** Begin Data supplied **

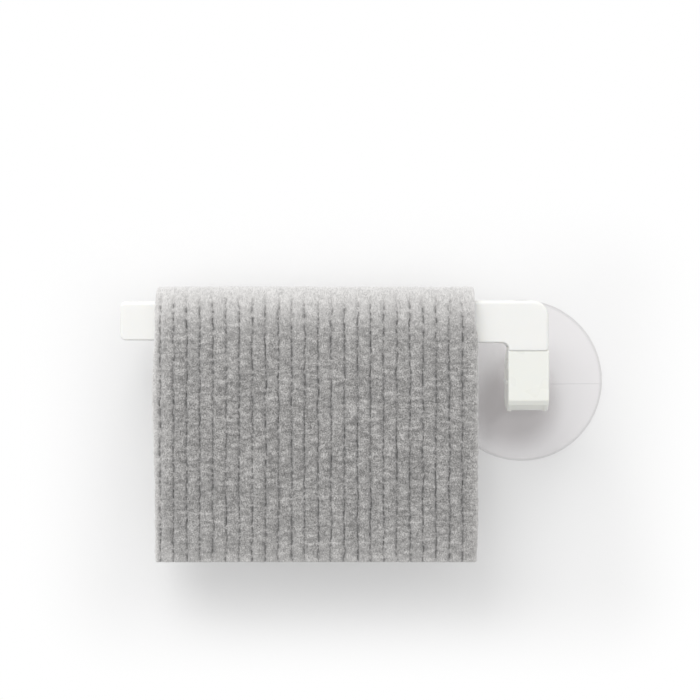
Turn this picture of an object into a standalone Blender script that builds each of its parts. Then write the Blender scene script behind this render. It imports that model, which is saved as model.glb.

** End Data supplied **
** Begin Data supplied **

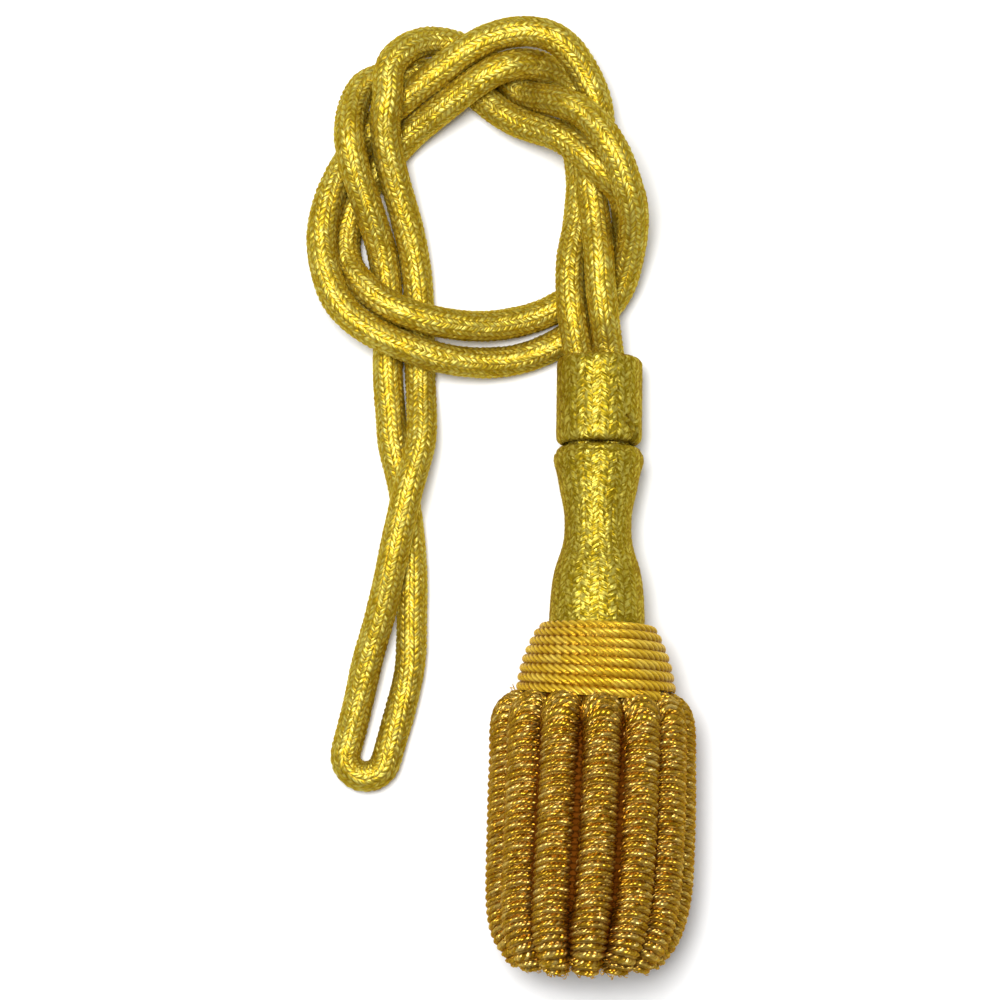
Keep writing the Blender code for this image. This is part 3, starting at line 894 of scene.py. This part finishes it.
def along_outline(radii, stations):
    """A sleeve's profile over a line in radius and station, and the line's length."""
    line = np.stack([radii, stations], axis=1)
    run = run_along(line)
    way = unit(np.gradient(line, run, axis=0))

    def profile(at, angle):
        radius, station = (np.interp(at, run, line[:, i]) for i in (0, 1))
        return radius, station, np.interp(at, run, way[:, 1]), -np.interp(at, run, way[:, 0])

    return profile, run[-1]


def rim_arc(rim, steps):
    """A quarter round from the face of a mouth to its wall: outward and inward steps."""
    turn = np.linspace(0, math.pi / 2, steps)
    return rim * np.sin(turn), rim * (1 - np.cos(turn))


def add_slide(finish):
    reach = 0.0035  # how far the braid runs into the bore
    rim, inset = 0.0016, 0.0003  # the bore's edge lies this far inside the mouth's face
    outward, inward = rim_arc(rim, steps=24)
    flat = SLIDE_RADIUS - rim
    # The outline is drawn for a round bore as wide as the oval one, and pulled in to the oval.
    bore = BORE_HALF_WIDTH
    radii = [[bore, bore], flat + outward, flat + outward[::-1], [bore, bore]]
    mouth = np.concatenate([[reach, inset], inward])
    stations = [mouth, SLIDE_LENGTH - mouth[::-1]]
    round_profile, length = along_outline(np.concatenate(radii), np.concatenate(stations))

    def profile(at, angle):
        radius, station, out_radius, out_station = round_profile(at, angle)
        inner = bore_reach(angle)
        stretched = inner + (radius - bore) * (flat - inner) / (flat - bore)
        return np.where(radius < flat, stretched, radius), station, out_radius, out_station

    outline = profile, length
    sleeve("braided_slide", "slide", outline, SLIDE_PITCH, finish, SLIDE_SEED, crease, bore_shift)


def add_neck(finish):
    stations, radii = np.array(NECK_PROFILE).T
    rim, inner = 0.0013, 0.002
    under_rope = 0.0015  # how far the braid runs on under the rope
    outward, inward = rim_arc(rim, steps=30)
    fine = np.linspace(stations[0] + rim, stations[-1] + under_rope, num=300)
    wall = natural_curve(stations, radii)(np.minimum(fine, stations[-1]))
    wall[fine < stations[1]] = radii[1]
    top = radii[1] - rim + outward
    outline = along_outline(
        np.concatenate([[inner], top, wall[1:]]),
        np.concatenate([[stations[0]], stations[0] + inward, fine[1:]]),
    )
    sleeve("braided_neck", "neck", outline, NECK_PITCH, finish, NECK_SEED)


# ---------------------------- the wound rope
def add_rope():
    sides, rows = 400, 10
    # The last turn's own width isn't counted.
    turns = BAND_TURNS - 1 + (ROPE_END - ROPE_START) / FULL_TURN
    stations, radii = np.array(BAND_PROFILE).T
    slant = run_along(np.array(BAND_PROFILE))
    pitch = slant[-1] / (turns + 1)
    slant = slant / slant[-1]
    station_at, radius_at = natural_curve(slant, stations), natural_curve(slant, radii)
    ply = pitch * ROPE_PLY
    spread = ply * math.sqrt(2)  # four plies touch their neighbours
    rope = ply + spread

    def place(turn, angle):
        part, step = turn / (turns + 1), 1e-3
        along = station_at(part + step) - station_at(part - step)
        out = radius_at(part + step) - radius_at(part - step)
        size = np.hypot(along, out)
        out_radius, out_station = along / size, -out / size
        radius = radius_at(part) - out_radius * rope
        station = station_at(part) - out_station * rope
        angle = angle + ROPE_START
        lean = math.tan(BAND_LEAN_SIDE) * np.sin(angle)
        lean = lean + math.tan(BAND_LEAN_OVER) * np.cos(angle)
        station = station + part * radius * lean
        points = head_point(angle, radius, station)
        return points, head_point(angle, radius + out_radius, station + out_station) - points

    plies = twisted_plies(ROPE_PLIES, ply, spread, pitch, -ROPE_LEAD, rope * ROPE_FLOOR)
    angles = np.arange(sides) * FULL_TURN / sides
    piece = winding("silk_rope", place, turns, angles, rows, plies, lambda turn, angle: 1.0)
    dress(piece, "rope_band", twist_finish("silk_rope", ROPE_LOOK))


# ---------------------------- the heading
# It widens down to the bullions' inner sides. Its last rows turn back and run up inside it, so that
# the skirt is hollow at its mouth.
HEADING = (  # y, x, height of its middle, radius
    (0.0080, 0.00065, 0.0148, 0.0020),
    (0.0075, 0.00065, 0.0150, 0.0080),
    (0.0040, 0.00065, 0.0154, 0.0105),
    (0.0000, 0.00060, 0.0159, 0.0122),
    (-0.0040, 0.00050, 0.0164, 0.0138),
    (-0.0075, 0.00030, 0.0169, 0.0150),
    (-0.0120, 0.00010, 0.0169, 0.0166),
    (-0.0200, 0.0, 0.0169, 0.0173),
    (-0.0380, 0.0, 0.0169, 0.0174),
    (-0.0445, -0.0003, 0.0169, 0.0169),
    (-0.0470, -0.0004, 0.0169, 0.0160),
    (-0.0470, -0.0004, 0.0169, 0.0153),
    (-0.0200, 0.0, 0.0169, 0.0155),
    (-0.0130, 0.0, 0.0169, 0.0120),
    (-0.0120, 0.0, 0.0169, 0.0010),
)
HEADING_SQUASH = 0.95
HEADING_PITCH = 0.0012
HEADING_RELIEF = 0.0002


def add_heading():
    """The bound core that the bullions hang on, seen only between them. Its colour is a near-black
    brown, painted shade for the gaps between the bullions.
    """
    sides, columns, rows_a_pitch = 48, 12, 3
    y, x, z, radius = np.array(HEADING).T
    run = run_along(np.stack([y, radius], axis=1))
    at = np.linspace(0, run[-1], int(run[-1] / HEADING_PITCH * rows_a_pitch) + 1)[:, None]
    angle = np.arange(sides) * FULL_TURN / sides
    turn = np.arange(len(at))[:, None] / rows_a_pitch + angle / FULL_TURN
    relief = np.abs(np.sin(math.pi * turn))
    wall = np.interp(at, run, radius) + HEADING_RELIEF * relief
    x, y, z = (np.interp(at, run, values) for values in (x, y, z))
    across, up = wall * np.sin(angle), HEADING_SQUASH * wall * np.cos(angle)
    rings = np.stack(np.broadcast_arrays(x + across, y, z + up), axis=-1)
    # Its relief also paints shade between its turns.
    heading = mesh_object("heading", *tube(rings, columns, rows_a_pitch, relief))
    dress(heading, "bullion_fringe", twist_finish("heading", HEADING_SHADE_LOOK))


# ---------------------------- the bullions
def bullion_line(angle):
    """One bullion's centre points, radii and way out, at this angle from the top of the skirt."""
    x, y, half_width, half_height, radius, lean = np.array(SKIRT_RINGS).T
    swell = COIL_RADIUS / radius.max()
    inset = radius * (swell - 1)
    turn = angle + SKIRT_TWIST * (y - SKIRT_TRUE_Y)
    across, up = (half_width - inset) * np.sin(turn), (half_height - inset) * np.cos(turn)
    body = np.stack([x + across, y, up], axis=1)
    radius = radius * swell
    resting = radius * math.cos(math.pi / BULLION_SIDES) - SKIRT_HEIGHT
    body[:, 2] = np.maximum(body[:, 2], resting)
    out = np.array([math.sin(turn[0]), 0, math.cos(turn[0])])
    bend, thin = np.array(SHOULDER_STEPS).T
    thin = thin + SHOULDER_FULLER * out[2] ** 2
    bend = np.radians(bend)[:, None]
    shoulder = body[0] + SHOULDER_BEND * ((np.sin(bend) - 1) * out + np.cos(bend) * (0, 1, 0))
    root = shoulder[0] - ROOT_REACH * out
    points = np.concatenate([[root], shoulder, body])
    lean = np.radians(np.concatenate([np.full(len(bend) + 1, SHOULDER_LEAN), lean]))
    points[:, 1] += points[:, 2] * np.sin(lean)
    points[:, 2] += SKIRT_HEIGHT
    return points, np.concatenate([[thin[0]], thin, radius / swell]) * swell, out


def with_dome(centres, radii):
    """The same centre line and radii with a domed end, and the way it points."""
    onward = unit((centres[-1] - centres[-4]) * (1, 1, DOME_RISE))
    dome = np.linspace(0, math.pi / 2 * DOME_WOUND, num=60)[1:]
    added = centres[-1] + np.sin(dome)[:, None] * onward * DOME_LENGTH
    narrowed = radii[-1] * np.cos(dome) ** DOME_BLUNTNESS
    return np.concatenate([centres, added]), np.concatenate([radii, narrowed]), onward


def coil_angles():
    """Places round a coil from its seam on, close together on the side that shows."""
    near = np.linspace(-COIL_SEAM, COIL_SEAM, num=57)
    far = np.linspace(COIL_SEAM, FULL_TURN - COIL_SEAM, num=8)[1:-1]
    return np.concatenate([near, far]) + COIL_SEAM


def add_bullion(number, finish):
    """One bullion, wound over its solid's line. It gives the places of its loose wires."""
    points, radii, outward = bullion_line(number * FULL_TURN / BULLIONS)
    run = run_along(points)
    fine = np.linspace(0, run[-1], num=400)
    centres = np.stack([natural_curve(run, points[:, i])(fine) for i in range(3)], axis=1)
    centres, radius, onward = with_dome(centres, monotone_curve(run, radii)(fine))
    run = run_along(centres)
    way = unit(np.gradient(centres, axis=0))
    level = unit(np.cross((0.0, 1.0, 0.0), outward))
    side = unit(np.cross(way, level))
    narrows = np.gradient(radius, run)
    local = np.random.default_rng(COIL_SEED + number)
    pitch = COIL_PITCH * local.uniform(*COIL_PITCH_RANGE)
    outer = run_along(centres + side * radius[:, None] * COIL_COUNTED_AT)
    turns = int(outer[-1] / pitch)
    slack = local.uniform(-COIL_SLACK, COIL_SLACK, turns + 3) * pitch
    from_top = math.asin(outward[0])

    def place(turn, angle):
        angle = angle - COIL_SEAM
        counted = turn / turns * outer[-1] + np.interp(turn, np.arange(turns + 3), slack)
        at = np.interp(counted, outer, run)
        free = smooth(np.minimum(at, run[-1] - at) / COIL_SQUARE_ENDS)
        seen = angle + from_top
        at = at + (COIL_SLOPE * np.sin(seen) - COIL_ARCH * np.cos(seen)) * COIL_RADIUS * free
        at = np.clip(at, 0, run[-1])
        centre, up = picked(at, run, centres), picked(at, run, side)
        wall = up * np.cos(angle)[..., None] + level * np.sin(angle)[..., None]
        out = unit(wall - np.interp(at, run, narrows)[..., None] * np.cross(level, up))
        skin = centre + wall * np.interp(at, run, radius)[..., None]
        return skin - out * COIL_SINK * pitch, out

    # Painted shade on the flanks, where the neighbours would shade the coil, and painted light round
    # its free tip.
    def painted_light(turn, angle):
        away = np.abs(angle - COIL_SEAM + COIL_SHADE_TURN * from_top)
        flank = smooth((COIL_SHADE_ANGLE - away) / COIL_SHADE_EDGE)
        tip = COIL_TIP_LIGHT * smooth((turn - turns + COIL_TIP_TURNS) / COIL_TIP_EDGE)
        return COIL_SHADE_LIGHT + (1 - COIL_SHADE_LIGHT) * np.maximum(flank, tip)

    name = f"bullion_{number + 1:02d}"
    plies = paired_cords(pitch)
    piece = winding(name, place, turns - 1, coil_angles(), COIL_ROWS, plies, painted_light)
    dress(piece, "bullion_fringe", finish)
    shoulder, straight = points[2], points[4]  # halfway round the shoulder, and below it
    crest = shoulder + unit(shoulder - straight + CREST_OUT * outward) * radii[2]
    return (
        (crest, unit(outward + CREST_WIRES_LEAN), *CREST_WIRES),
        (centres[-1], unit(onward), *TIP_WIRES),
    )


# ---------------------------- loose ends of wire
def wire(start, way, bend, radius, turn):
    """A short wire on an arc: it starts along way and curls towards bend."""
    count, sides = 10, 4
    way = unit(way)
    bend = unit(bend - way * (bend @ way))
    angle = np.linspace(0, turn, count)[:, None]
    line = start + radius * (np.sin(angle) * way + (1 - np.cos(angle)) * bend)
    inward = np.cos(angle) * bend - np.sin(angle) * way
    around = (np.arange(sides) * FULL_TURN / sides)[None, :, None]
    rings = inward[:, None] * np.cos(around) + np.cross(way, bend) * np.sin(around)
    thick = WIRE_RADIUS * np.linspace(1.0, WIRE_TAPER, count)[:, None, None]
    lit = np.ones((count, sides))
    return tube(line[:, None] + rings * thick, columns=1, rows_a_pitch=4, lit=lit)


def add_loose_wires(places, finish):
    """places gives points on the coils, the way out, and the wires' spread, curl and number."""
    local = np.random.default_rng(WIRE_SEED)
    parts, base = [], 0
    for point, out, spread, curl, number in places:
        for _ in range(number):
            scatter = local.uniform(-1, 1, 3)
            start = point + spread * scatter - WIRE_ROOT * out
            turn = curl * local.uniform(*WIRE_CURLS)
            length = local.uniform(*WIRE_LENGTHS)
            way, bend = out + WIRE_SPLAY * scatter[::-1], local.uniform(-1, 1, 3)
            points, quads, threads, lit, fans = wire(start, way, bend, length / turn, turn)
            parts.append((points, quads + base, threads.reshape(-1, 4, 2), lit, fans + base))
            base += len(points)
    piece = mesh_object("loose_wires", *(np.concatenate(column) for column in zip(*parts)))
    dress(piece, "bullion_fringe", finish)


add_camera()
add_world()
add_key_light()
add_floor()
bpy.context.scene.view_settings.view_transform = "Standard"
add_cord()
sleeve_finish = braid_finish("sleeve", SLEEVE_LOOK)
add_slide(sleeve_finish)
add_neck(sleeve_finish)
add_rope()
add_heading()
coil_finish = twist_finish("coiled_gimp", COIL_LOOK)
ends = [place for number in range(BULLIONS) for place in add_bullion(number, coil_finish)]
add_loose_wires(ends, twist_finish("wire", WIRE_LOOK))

** End Data supplied **
** Begin Data supplied **

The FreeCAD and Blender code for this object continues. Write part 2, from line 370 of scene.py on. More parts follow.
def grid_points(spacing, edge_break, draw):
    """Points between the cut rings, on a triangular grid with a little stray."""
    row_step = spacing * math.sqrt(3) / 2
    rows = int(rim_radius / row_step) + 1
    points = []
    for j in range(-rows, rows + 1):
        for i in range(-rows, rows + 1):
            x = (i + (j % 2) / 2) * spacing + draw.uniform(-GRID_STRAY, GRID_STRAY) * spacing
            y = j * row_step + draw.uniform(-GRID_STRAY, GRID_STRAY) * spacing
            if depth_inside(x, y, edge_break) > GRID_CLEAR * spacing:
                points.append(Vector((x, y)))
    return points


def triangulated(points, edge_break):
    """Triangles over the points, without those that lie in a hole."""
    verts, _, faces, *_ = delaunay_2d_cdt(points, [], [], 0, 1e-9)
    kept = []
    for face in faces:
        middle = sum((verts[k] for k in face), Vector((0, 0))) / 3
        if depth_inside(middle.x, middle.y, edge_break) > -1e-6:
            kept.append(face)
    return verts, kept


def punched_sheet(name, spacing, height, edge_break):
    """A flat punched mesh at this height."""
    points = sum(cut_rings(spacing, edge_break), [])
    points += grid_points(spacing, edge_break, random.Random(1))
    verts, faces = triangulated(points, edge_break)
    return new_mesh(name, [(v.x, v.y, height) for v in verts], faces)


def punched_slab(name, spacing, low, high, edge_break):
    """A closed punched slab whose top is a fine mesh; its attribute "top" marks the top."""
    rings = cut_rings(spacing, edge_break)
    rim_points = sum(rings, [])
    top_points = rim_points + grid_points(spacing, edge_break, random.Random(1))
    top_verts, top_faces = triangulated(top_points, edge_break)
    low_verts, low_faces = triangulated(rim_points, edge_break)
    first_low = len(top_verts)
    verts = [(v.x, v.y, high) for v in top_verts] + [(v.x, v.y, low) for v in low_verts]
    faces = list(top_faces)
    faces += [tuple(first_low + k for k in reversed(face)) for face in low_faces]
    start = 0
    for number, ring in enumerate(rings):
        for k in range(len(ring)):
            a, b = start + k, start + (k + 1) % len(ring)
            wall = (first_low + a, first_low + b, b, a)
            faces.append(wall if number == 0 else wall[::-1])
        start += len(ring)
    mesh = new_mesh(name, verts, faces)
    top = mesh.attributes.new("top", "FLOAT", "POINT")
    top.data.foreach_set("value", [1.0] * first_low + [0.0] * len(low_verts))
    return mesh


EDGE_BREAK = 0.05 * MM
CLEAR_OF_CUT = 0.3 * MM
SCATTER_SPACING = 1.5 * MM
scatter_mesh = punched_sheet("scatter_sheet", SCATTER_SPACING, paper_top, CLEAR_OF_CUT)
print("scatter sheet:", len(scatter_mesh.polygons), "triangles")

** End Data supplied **

* [Set exercise]:
Give back, word for word, each line from the one containing "Keep writing the" down to the one containing "return profile, run[-1]", including those two lines.

* [Written answer]:
Keep writing the Blender code for this image. This is part 3, starting at line 894 of scene.py. This part finishes it.
def along_outline(radii, stations):
    """A sleeve's profile over a line in radius and station, and the line's length."""
    line = np.stack([radii, stations], axis=1)
    run = run_along(line)
    way = unit(np.gradient(line, run, axis=0))

    def profile(at, angle):
        radius, station = (np.interp(at, run, line[:, i]) for i in (0, 1))
        return radius, station, np.interp(at, run, way[:, 1]), -np.interp(at, run, way[:, 0])

    return profile, run[-1]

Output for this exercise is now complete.